Ahead of Rubio’s trip to the Caribbean, the U.S. Treasury and Commerce departments issued formal clarifications that American companies could export fuel to the private sector in Cuba and said the Trump administration would approve requests for authorizations to resale Venezuelan oil to private companies on the island.
“Now that they’re in a crisis, there is an opportunity for them to import fuel – in small quantities, granted – through a private sector,” Rubio said. “If we catch the private sector there playing games and diverting it to the regime or to the military company, if we find that they’re moving that stuff around in ways that violate the spirit and the scope of these permissions, those licenses will be canceled.”
Florida boat shootout
News of an exchange of gunfire on Wednesday between a Cuban coast guard vessel and a boat from Florida that left four people dead and five injured broke as Rubio was meeting with Caribbean leaders. Rubio said the incident was “unusual” and that the United States would pursue its own investigation.
Later on Wednesday evening, Cuban authorities said the men on the boat were known to Cuba’s law enforcement agencies and were attempting a “terrorist infiltration.”
The shootout happened just hours after the 30th anniversary Tuesday of the shooting of two planes with Cuban exiles by Cuban fighter jets in 1996, prompting speculation about the timing of Wednesday’s incident and its diplomatic consequences.
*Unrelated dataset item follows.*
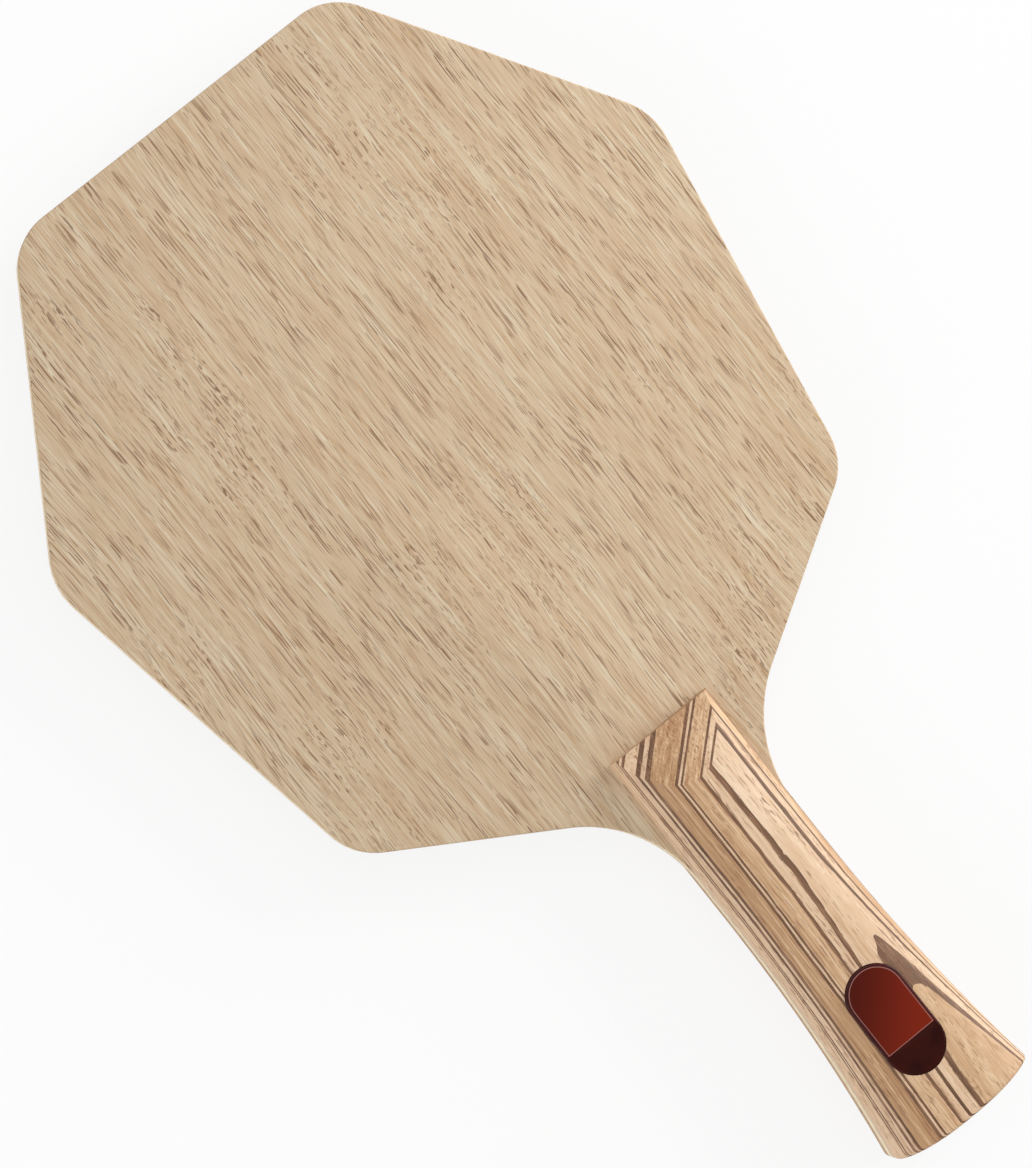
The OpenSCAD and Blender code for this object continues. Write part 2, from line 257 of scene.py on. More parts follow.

In 1996, the Clinton administration was engaged in back-channel talks to Cuba to improve relations, but after the shoot-down of the planes, which many saw as a calculated move by Fidel Castro, Clinton ended up instead strengthening the U.S. embargo, which Congress codified into law.
The concern, Cuba experts noted, is that the killing of four people Wednesday could be used in Havana and Miami to try to derail the ongoing conversations, Cuba observers note.